Lamb has worked for Dell for almost a decade, watching the global explosion of data and working to support the expansion of cloud infrastructure from cutting edge, niche technology to the foundation of modern digital society.
“There has been a shift towards the use of cloud for data warehouse architecture in recent years as the services and capabilities have matured,” he continues. “There are three primary drivers for organisations looking at cloud for data warehousing:
The inability to handle the speed and volume of multi-source data, especially IoT data;
The inability to find a single technological solution to collect, store, and organise data from disparate sources;
The inability to handle Big Data projects with a single database;
“The challenge is managing these data sources and only integrating the valuable data into the data warehouse.”

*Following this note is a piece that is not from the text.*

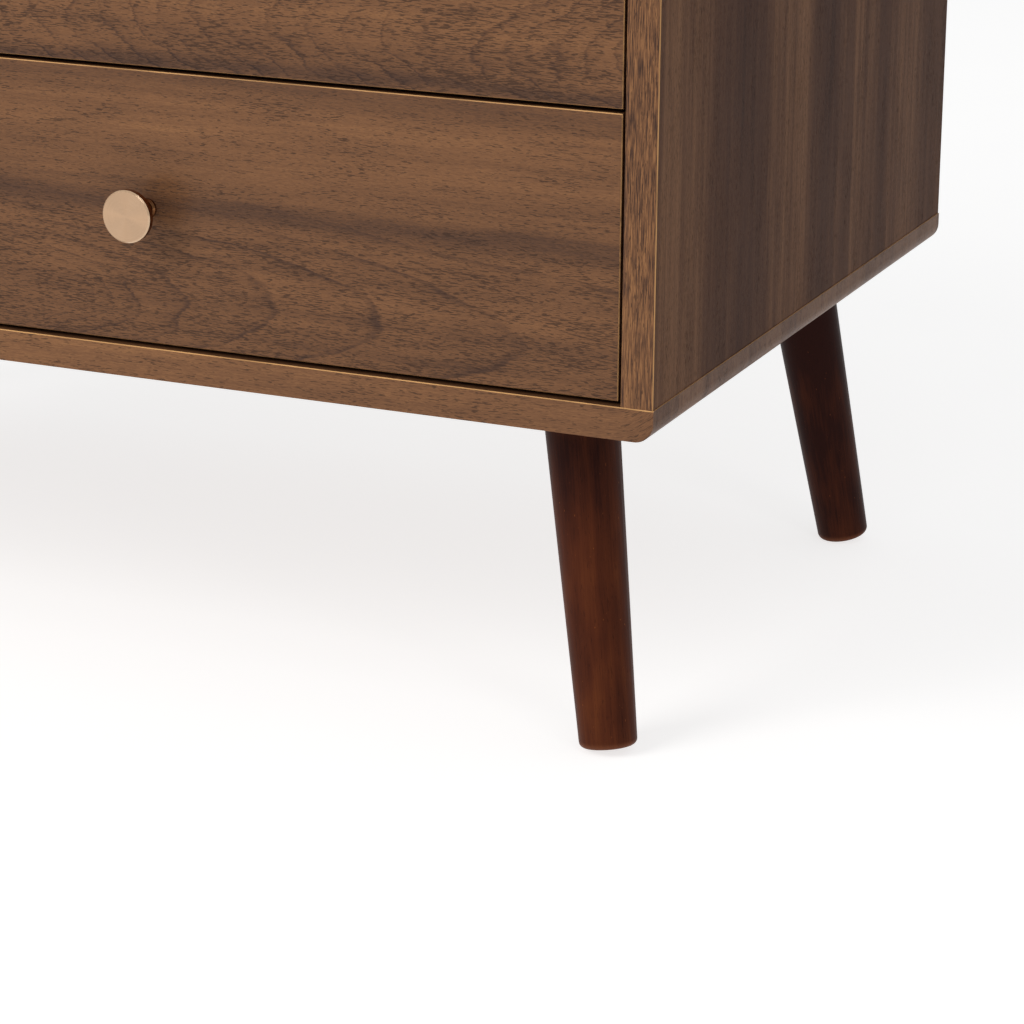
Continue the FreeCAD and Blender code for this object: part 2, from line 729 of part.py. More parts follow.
def drawer(level, name):
    into_front, into_end, into_side, into_back = box_side_dowel_holes(level)
    back_y = f"({BOX_Y} + box_length - box_board)"
    inside = f"2 * {BOX_INNER_X}"
    piece(f"drawer_{name}_front", drawer_front(level, into_front))

    side = board("box_side", ("box_board", "box_length", "box_height"), (BOX_INNER_X, BOX_Y, box_z(level)))
    side_groove = bottom_groove(level, ("box_groove", "box_length - box_board + box_groove"),
                                (BOX_INNER_X, BOX_Y))
    screw_holes = [rod("screw_radius + screw_play", "screw_length - runner_steel + end_play",
                       (f"{BOX_X} - box_board / 2", y, box_z(level))) for y in runner_screw_places()]
    pair(f"drawer_{name}_side", cut(side, [side_groove] + screw_holes + into_end + into_side))

    back = board("box_back", (inside, "box_board", "box_height"),
                 (f"-{BOX_INNER_X}", back_y, box_z(level)))
    back_groove = bottom_groove(level, (inside, "box_groove"), (f"-{BOX_INNER_X}", back_y))
    piece(f"drawer_{name}_back", cut(back, [back_groove] + with_twins(into_back)))

    held = "(box_groove - groove_play)"
    piece(f"drawer_{name}_bottom", board(
        "box_bottom",
        (f"{inside} + 2 * {held}", f"box_length - box_board + 2 * {held}", "box_bottom"),
        (f"-({BOX_INNER_X} + {held})", f"{BOX_Y} - {held}", f"{box_z(level)} + box_bottom_lift"),
    ))
    piece(f"drawer_{name}_dowels", box_dowels(level))
    pair(f"drawer_{name}_knob", knob(level))
    piece(f"drawer_{name}_knob_screws", group(with_twins([knob_screw(level)])))
    drawer_runners(level, name)


def drawer_runners(level, name):
    """The members, rollers, rivets and screws that travel with a drawer."""
    pair(f"drawer_{name}_runner", drawer_runner(level))
    web_x = f"({BOX_X} + runner_steel)"
    roller_y = f"({RUNNER_Y} + runner_length - roller_inset)"
    pair(f"rear_roller_{name}", roller((f"{web_x} + roller_side_gap", roller_y, axle_z(level))))
    rivet = axle(web_x, roller_y, axle_z(level), "+X")
    piece(f"drawer_{name}_axles", group(with_twins([rivet])))
    places = [(f"{BOX_X} - box_board / 2", y, f"{box_z(level)} - runner_steel")
              for y in runner_screw_places()]
    piece(f"drawer_{name}_runner_screws", group(with_twins(copies(pan_screw(), places, "+Z"))))


# --- build, test and write -------------------------------------------------------

carcass()
carcass_fittings()
legs()
runners()
for level, name in enumerate(LEVELS):
    drawer(level, name)
doc.recompute()

for item in doc.Objects:
    if "Invalid" in item.State or "Error" in item.State:
        raise RuntimeError(f"{item.Name} ({item.Label}) failed: {item.State}")
for item in pieces:
    if item.Shape.isNull() or not item.Shape.isValid() or not item.Shape.Solids:
        raise RuntimeError(f"{item.Label} has no valid solid")

os.makedirs("parts", exist_ok=True)
for item in pieces:
    item.Shape.exportStep(f"parts/{item.Label}.step")
print(len(pieces), "pieces written")
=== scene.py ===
import math

import bpy
from mathutils import Matrix, Vector


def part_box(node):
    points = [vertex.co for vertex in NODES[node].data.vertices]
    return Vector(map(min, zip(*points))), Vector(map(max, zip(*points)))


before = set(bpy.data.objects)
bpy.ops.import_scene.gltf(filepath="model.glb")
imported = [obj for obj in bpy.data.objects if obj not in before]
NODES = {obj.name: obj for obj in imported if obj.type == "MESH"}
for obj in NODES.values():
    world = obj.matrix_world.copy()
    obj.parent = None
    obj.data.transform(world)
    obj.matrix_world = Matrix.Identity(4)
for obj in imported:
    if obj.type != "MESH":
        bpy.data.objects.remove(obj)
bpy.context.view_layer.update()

SIDES = ("left", "right")
CORNERS = ("front_left", "front_right", "rear_left", "rear_right")
X_AXIS, Y_AXIS, Z_AXIS = range(3)
MM = 0.001
WHITE = (1.0, 1.0, 1.0, 1.0)


# --- shader building ---------------------------------------------------------------

NOISE_MIDDLE = 0.5
PATTERN_STEP = (131.0, 71.0, 193.0)                     # millimetres between two pieces' patterns
MIX_SOCKETS = {"RGBA": (6, 7, 2), "VECTOR": (4, 5, 1)}  # the first input, the second and the output


def rgb(red, green, blue):
    """A display colour from 0 to 255 as the linear colour that Blender mixes."""
    def linear(level):
        level /= 255
        return level / 12.92 if level <= 0.04045 else ((level + 0.055) / 1.055) ** 2.4
    return (linear(red), linear(green), linear(blue), 1.0)


def pattern_shift(seed, steps=PATTERN_STEP):
    """How far a pattern is moved, so that each piece has its own."""
    return tuple(seed * step for step in steps)


class Shader:
    """One procedural material: most methods add nodes and return their output."""

    def __init__(self, name):
        self.material = bpy.data.materials.new(name)
        self.material.use_nodes = True
        self.tree = self.material.node_tree
        self.surface = self.tree.nodes["Principled BSDF"]
        self.coordinates = self.node("ShaderNodeTexCoord")

    def node(self, kind, **settings):
        made = self.tree.nodes.new(kind)
        for key, setting in settings.items():
            setattr(made, key, setting)
        return made

    def plug(self, socket, source):
        if isinstance(source, bpy.types.NodeSocket):
            self.tree.links.new(source, socket)
        else:
            socket.default_value = source

    def math(self, operation, *sources):
        made = self.node("ShaderNodeMath", operation=operation)
        for socket, source in zip(made.inputs, sources):
            self.plug(socket, source)
        return made.outputs[0]

    def chain(self, operation, first, *others):
        for other in others:
            first = self.math(operation, first, other)
        return first

    def plus(self, *sources):
        return self.chain("ADD", *sources)

    def minus(self, first, second):
        return self.math("SUBTRACT", first, second)

    def times(self, *sources):
        return self.chain("MULTIPLY", *sources)

    def size(self, source):
        return self.math("ABSOLUTE", source)

    def swing(self, noise, amount):
        """A noise about its middle, times an amount."""
        return self.times(self.minus(noise, NOISE_MIDDLE), amount)

    def vector(self, operation, *sources):
        made = self.node("ShaderNodeVectorMath", operation=operation)
        for socket, source in zip(made.inputs, sources):
            self.plug(socket, source)
        return made.outputs[0]

    def split(self, source):
        made = self.node("ShaderNodeSeparateXYZ")
        self.plug(made.inputs[0], source)
        return made.outputs

    def join(self, *sources):
        made = self.node("ShaderNodeCombineXYZ")
        for socket, source in zip(made.inputs, sources):
            self.plug(socket, source)
        return made.outputs[0]

    def noise(self, place, scale=1.0, detail=2.0, roughness=0.5, distortion=0.0):
        made = self.node("ShaderNodeTexNoise")
        for name, source in (("Vector", place), ("Scale", scale), ("Detail", detail),
                             ("Roughness", roughness), ("Distortion", distortion)):
            self.plug(made.inputs[name], source)
        return made.outputs[0]

    def grained(self, place, grain, width, length, **settings):
        """A noise that is drawn out along the grain: width and length are in millimetres."""
        steps = tuple(1 / (length if axis == grain else width) for axis in "XYZ")
        return self.noise(self.vector("MULTIPLY", place, steps), **settings)

    def fade(self, source, low, high, start=0.0, end=1.0):
        """Maps a stretch of values smoothly onto another."""
        made = self.node("ShaderNodeMapRange", interpolation_type="SMOOTHSTEP")
        for socket, number in zip(made.inputs, (source, low, high, start, end)):
            self.plug(socket, number)
        return made.outputs[0]

    def mix(self, share, first, second, kind="RGBA"):
        made = self.node("ShaderNodeMix", data_type=kind)
        first_input, second_input, output = MIX_SOCKETS[kind]
        self.plug(made.inputs[0], share)
        self.plug(made.inputs[first_input], first)
        self.plug(made.inputs[second_input], second)
        return made.outputs[output]

    def ramp(self, source, stops):
        made = self.node("ShaderNodeValToRGB")
        colours = made.color_ramp.elements
        while len(colours) < len(stops):
            colours.new(1.0)
        for element, (place, colour) in zip(colours, stops):
            element.position = place
            element.color = colour
        self.plug(made.inputs[0], source)
        return made.outputs[0]

    def bump(self, height, distance, strength):
        """Raises the surface by the height times a distance in metres."""
        made = self.node("ShaderNodeBump")
        made.inputs["Strength"].default_value = strength
        made.inputs["Distance"].default_value = distance
        self.plug(made.inputs["Height"], height)
        self.tree.links.new(made.outputs[0], self.surface.inputs["Normal"])

    def millimetres(self, place):
        return self.vector("MULTIPLY", place, (1 / MM,) * 3)

    def place(self, seed=0.0):
        """Object coordinates in millimetres, moved by the seed."""
        scaled = self.millimetres(self.coordinates.outputs["Object"])
        return self.vector("ADD", scaled, pattern_shift(seed))

    def normal(self):
        """The flat face normal of the mesh, which tells faces and cut arrises apart."""
        return self.split(self.node("ShaderNodeNewGeometry").outputs["True Normal"])

    def faces(self, axis, low, high):
        """How squarely a face looks along an axis, either way, as its cosine goes from low to high."""
        return self.fade(self.size(self.normal()[axis]), low, high)

    def finish(self, colour, roughness, **settings):
        self.plug(self.surface.inputs["Base Color"], colour)
        self.plug(self.surface.inputs["Roughness"], roughness)
        for key, setting in settings.items():
            self.surface.inputs[key.replace("_", " ")].default_value = setting
        return self.material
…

Walter Heck, CTO, HeleCloud, Netherlands
“The more data businesses gather, the more information they have at their disposal. In a digital world, this is a great asset. But, with more data comes more responsibility. Businesses process and store thousands, millions, sometimes even billions of transactions each day, all of which need to be managed securely and effectively. The ability to store large quantities of data is being made increasingly possible by creating data warehouses,” says Heck, who took on his current role at the Amazon Web Services (AWS) Advanced Consulting Partner in August.
Heck has seen data warehouses grow dramatically in both size and complexity over the past year. He notes that the trend is spurring a large number of enterprises to closely investigate the possibilities of new generations of cloud and data management infrastructure, particularly those that are backed by machine learning and AI which allow companies to more accurately manipulate and understand their data.
The change, Heck believes, could not have come at a better time.
“Despite widespread talk of digital transformation, many companies across the globe still do not optimally use the data available to them. This is because data tends to sit undiscovered in silos across these businesses,” he explains. “That said, businesses are starting to wake up to this reality. As such, we are likely to see organisations start organising their approach to managing data. This is a good thing. With the introduction of 5G and the evolution of edge computing, data volumes are likely to explode to unprecedented levels in the next few years. This means that data warehousing needs to be flexible enough to scale based on volume as well as integrate the many different data types for analysis.”
A flexible future in the cloud
The mass migration of the modern enterprise to the cloud may even see CTOs and digital executives move their organisations beyond the concept of the data centre altogether. Rather than storing data in warehouses, solutions that provide even more immediate access as a flexible service are becoming the object of demand for industry leaders. Regardless, the days of on-premises legacy systems are ending, and companies need to look to the future if they expect to survive and thrive in a future where the accumulated digital universe is predicted to expand from 4.4 zettabytes at the start of this year to more than 44 zettabytes in 2020. Data is the future, and in the future only the flexible will survive.